Exercise directions
The required output is the exact run of lines from the line containing "zip(*points))), Vector(map(max, zip(*points)))" to the line containing "obj.data.transform(world)", inclusive, and nothing besides.
— Begin Input —
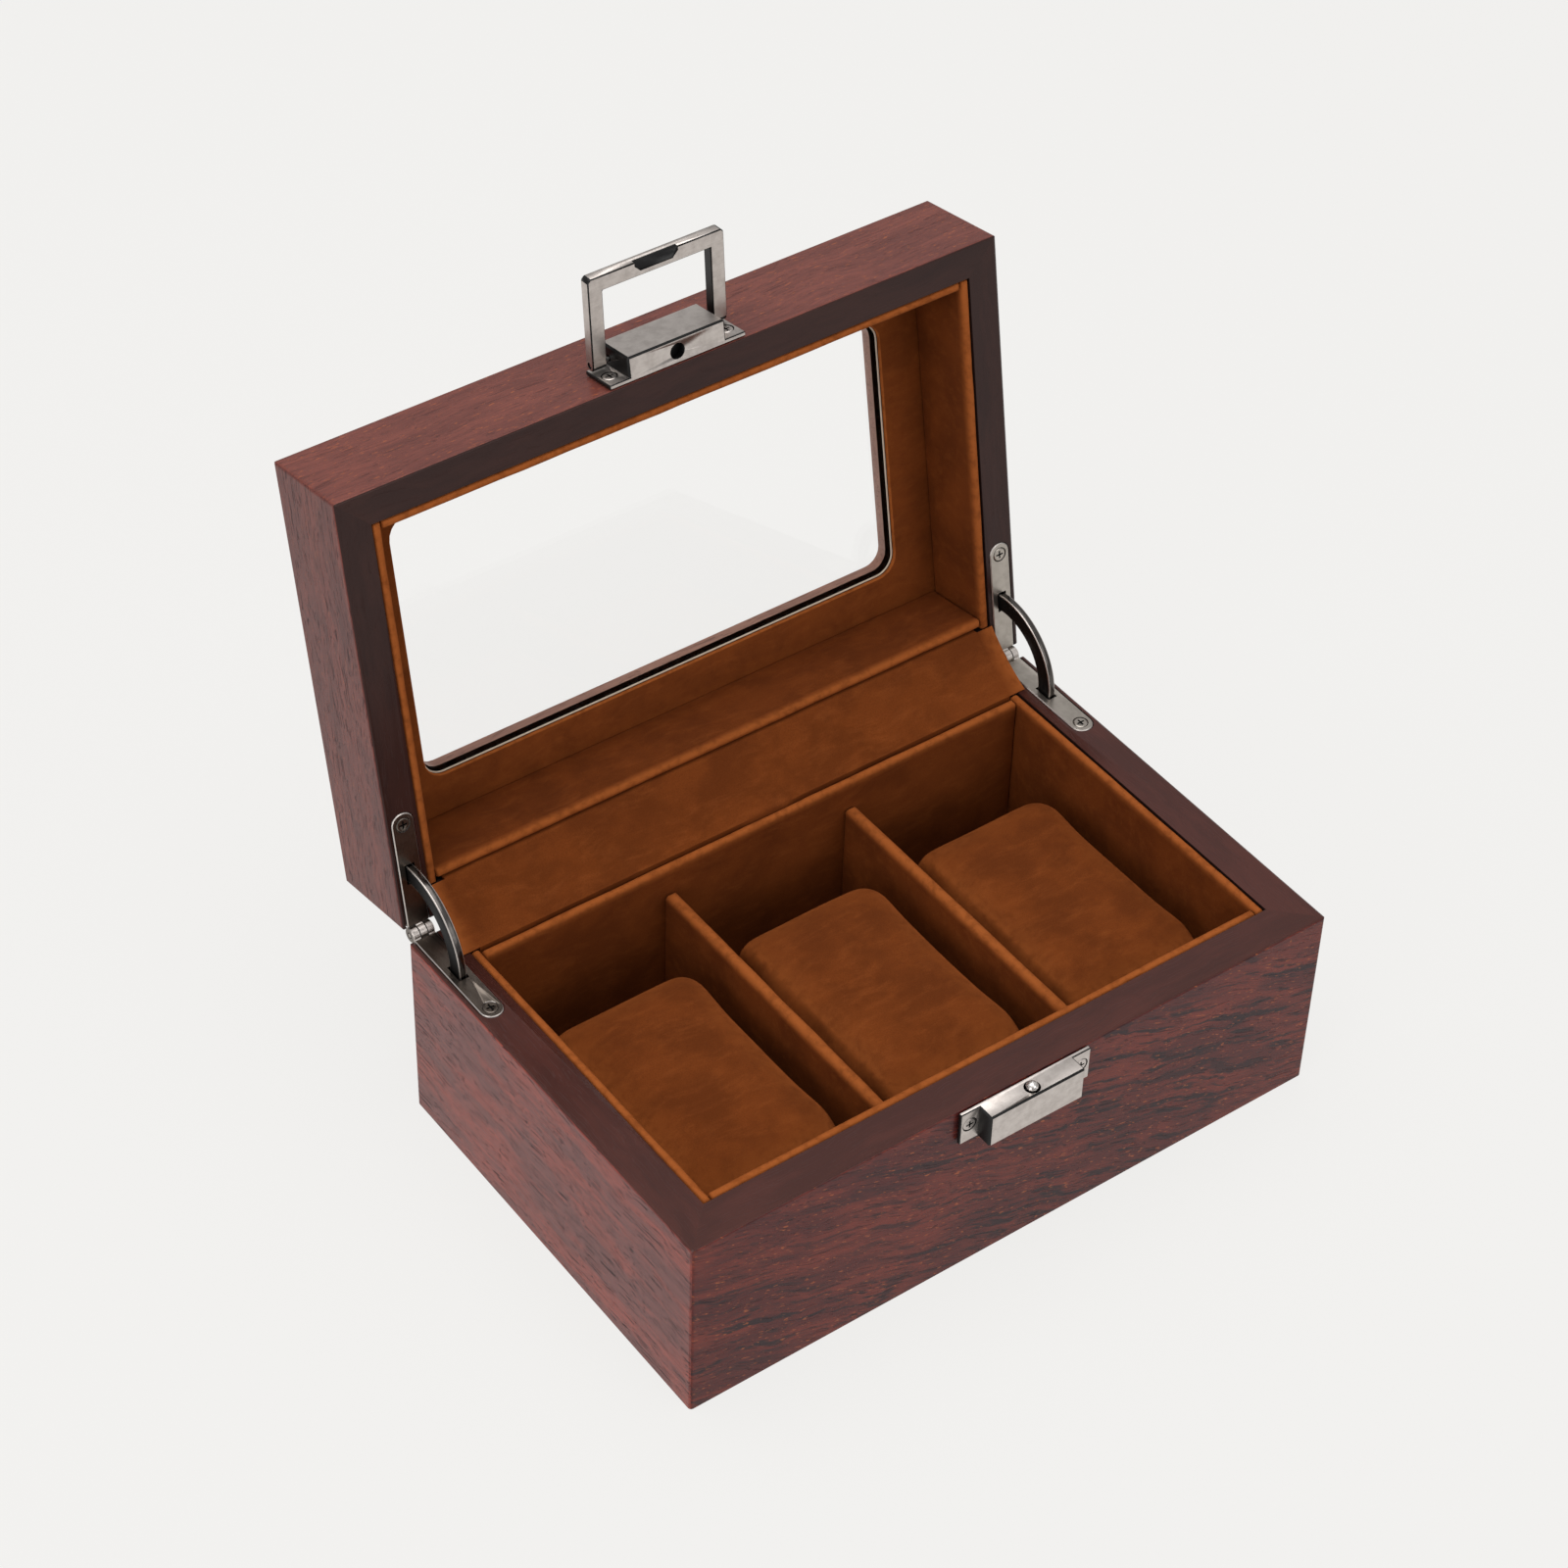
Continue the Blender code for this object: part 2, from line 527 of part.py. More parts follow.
def hinge(side, sign, wood):
    """One quadrant hinge: two leaves, their pin, screws and the curved stay between them."""
    x = sign * HINGE_X
    half = LEAF_WIDTH / 2
    for part, up, parent in (("base", -1, None), ("lid", 1, LID)):
        bm = prism(leaf_profile(up), x - half, x + half, "X")
        front = DEPTH / 2 - LEAF_LENGTH
        ends = [edge for edge in bm.edges
                if all(abs(v.co.y - front) < 1e-6 for v in edge.verts)
                and abs(edge.verts[0].co.z - edge.verts[1].co.z) > LEAF_THICKNESS / 2]
        bmesh.ops.bevel(bm, geom=ends, offset=half - SLIVER, segments=6, profile=0.5,
                        affect="EDGES", offset_type="OFFSET", material=-1)
        leaf = finish(f"{part}_leaf_{side}", bm, GUNMETAL, parent=parent, smooth=SMOOTH)
        bevel(leaf, LEAF_EDGE, 60)
        clear_knuckles(leaf, f"{part}_knuckle_{side}", x, up, parent)
        rim = RIM_Z if up < 0 else LID_RIM_Z
        deep = LEAF_THICKNESS + SPARE
        wide = STAY_THICKNESS / 2 + STAY_CLEARANCE
        slot_low = AXIS_Y - STAY_OUTER - STAY_CLEARANCE
        slot_high = AXIS_Y - STAY_INNER + STAY_CLEARANCE
        slot = cube((x - wide, slot_low, rim - deep), (x + wide, slot_high, rim + deep))
        cut(leaf, f"{part}_slot_{side}_cutter", slot, parent)
        face = rim - up * LEAF_PROUD
        head = (x, DEPTH / 2 - LEAF_SCREW, face)
        seat = cut(leaf, f"{part}_screw_{side}_cutter", countersink(head, (0, 0, up)), parent)
        screw(f"{part}_leaf_screw_{side}", GUNMETAL, parent, head, (0, 0, up))
        start = (x - half - SPARE, AXIS_Y, AXIS_Z)
        pin_hole = rod(start, PIN_RADIUS + FIT, LEAF_WIDTH + 2 * SPARE, "X", 16)
        cut(leaf, f"{part}_pin_{side}_cutter", pin_hole, parent)
        recess_and_mortise(part, side, x, up, parent, wood, seat)
    bm = rod((x - half, AXIS_Y, AXIS_Z), PIN_RADIUS, LEAF_WIDTH, "X", 16)
    finish(f"hinge_pin_{side}", bm, GUNMETAL, origin=(x, AXIS_Y, AXIS_Z), smooth=SMOOTH)
    stay(side, x)


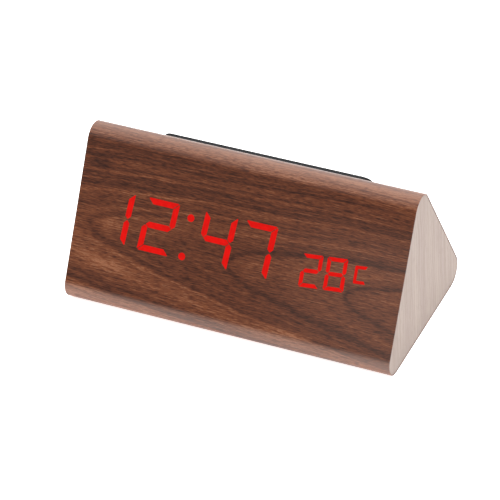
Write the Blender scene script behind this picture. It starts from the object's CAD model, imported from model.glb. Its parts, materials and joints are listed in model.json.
"""Looks of a three-sided LED desk clock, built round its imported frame. Lengths are in metres."""

import json
import logging
import math
from dataclasses import dataclass, field
from enum import Enum
from typing import NamedTuple

import bmesh
import bpy
import numpy as np
from mathutils import Matrix, Vector


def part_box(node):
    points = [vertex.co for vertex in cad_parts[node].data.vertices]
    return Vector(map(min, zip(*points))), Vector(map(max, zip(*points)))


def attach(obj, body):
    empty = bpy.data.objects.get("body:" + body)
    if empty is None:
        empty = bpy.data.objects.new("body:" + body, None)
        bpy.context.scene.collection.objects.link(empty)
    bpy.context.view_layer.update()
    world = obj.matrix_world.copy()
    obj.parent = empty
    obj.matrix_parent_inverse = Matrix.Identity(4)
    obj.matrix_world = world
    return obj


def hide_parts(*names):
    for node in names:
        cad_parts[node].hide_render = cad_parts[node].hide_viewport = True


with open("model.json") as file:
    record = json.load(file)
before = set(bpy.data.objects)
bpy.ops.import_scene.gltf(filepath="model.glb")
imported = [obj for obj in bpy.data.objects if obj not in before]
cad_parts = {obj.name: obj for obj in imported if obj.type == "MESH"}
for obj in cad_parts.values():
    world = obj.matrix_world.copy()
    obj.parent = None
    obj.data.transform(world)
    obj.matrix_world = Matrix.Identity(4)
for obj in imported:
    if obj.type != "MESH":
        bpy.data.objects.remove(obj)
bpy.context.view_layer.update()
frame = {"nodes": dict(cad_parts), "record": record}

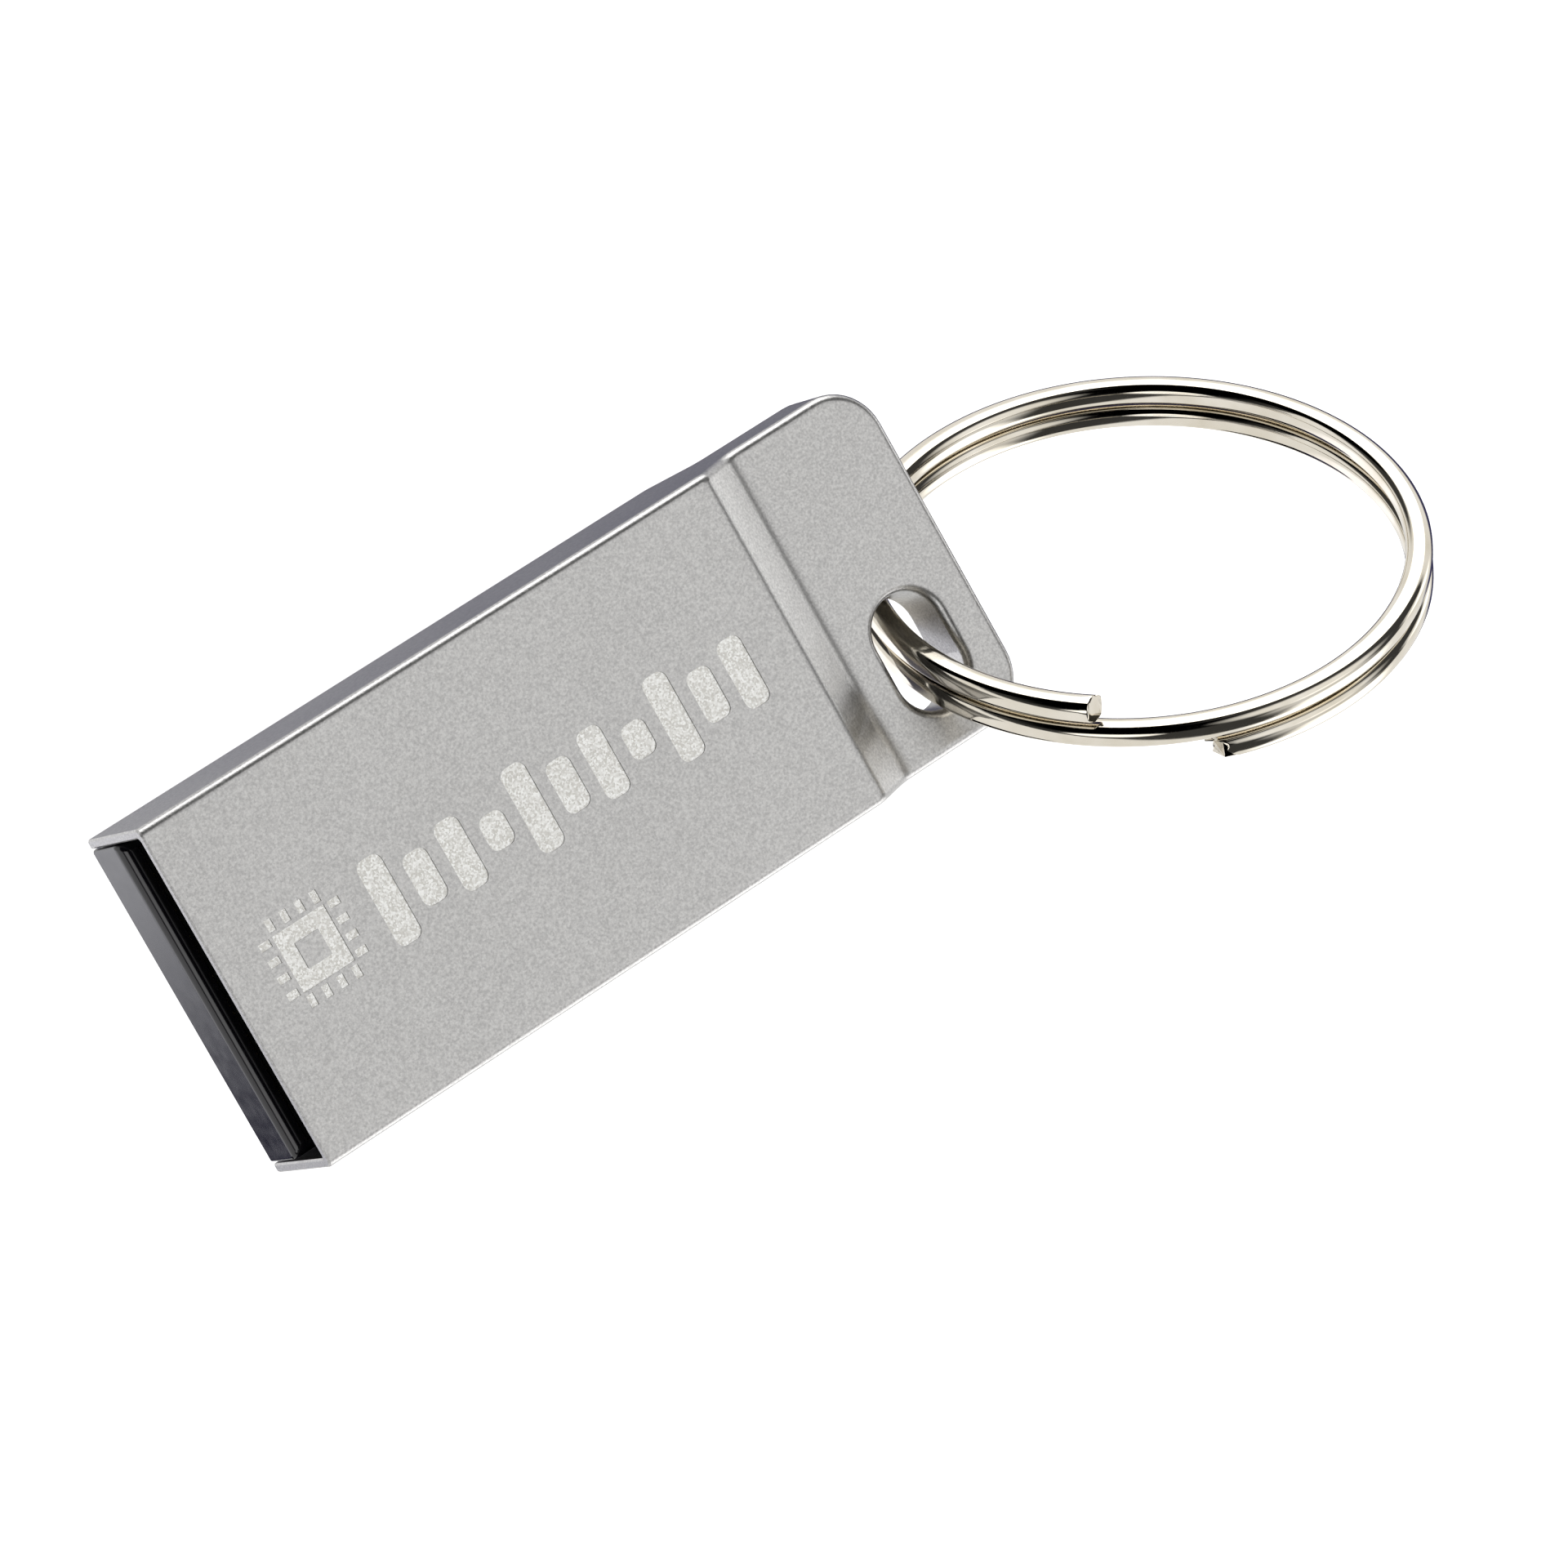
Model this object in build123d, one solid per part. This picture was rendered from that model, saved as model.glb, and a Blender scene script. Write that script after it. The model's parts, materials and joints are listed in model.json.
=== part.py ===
from build123d import *
from math import cos, hypot, radians, sin
import os

# USB flash drive with a metal housing, a memory module in its plug end and a split key ring.
# Millimetres. +X runs from the plug's mouth to the ring tab, +Z out of the front face, and the
# origin is the centre of the plug's mouth.

# ---- housing ----
body_width = 12.0          # plug shell width
body_thick = 4.5           # plug shell height
body_length = 29.2         # mouth to the end of the tab
wall = 0.32                # wall round the cavity
fold_radius = 0.3          # rounded long edges of the front face
back_edge_radius = 0.1     # broken edge round the back
mouth_edge_break = 0.06    # broken edge round the mouth
inner_corner_radius = 0.15
end_wall = 1.05            # solid metal from the cavity to the steps

# ---- stepped-down tab ----
tab_length = 5.35          # flat part, from the foot of the steps to the end
step_length = 1.5
front_step = 1.0
back_step = 1.1
crease_radius = 0.55       # convex bend at the top of a step
valley_radius = 1.0        # concave bend at its foot
tab_corner_radius = 1.8
hole_play = 0.32           # room left all round the ring's two turns
hole_end_gap = 1.47        # from the hole's wall to the end of the tab
hole_side_gap = 1.32       # from the hole's wall to the tab's lower side
hole_lip_radius = 0.3      # rounded mouths of the hole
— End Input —
Task answer
    return Vector(map(min, zip(*points))), Vector(map(max, zip(*points)))


def attach(obj, body):
    empty = bpy.data.objects.get("body:" + body)
    if empty is None:
        empty = bpy.data.objects.new("body:" + body, None)
        bpy.context.scene.collection.objects.link(empty)
    bpy.context.view_layer.update()
    world = obj.matrix_world.copy()
    obj.parent = empty
    obj.matrix_parent_inverse = Matrix.Identity(4)
    obj.matrix_world = world
    return obj


def hide_parts(*names):
    for node in names:
        cad_parts[node].hide_render = cad_parts[node].hide_viewport = True


with open("model.json") as file:
    record = json.load(file)
before = set(bpy.data.objects)
bpy.ops.import_scene.gltf(filepath="model.glb")
imported = [obj for obj in bpy.data.objects if obj not in before]
cad_parts = {obj.name: obj for obj in imported if obj.type == "MESH"}
for obj in cad_parts.values():
    world = obj.matrix_world.copy()
    obj.parent = None
    obj.data.transform(world)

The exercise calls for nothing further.